A sense of overwhelming dread increases significantly if you’re playing with Betrayal fans who don’t know the It setting. In my playtests, I was the only person at the table who’d seen both Muschietti movies, watched episodes of Welcome to Derry, and read Stephen King’s novel. In spite of the expansion’s effective, evocative text, which sets up the overall It scenario and underlines Pennywise’s powers to tap into your fears and exploit them, my playtesters just didn’t find Henry’s Haunt nearly as alarming or overwhelming as Spider-Pennywise charging at them.

A spider-clown hybrid mini looms over a PC mini in a layout from Betrayal at the Neibolt House: The Evil of Pennywise Image: Polygon

Both of those Haunts also paled in comparison to our biggest challenge: “All Living Things Must Abide,” where Pennywise comes after the players in the form of various monsters. The players can only win against these horrors by researching their (startlingly specific!) weaknesses, then hunting down the right tools to fight each one of them in turn. Meanwhile, the monsters are attacking the players physically and psychically.

It certainly feels appropriate to be overmatched and overwhelmed in an It-derived game. As we see in the book, the movies, and Welcome to Derry, the kids fighting It are usually in way over their heads, and even experienced adults don’t have much advantage, given Pennywise’s powers.

That said, several of Evil of Pennywise’s Haunts bend the standard Betrayal fight rules in ways that give It a distinct advantage, making it likely that some characters will be killed early and quickly. That leaves them with no role to play in the game as their fellow players continue the Haunt — a common gripe against Betrayal as a whole.

Cover art for Avalon Hill's Betrayal at The Neibolt House: The Evil of Pennywise Expansion, with a grinning evil clown Image: Avalon Hill

Another notable complaint about the expansion is that it feels small compared to some others. Like 2023’s expansion Betrayal: The Yuletide Tale – Evil Reigns in the Wynter’s Pale, Evil of Pennywise only includes five new Haunts, as opposed to the 25 new Haunts in the 2020 Scooby-Doo! Betrayal at Mystery Mansion spin-off. Then there’s Widow’s Walk, which introduced 50 new Haunts and a new house level.

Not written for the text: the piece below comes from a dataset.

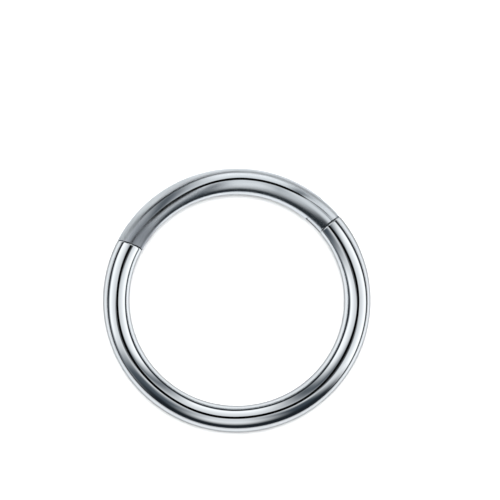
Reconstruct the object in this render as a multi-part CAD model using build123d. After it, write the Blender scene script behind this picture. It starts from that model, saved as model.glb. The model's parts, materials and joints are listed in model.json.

The $25 price tag for Evil of Pennywise seems reasonable enough given the materials in the expansion: the four new house tiles, 10 Encounter cards and a scenario card, three minis, separate rulebooks for the new Haunts for players and Traitors, and punch-out cardboard markers for the new monsters. But as someone who doesn’t really care about elaborate minis, I’d personally prefer more Haunts to boost the game’s replayability.

The individual Haunts really had my playtest group running and panicking, due to their high lethality and challenging win conditions. We managed to just barely squeak through and win each of our scenarios, but it seemed like an unlikely long-shot win in every case. Achieving that sense of difficulty is hard to design for, given how varied Betrayal can get in terms of how many resources players manage to accumulate before the Haunt kicks in. While our experiences didn’t leave us frustrated over repeated TPKs, it’s easy to see that razor-thin success margin cutting the other way, and wiping party after party before they even get their feet under them — which does make every victory feel that much sweeter.

Nothing in Evil of Pennywise is quite as grotesque as the multi-faced flying demon-baby or pregnant-stomach-monster the protagonists face in Welcome to Derry’s opening episodes — thankfully, in the board-game version, there’s a lot less blood spray, and there’s always time to think about next strategic steps instead of frantically fleeing. But the sense of danger and difficulty that comes with the expansion is impressive. Pennywise is scary enough that producers keep seeing more reasons to bring him back to the screen. It turns out that in the right scenario, he’s pretty frightening in his game version as well.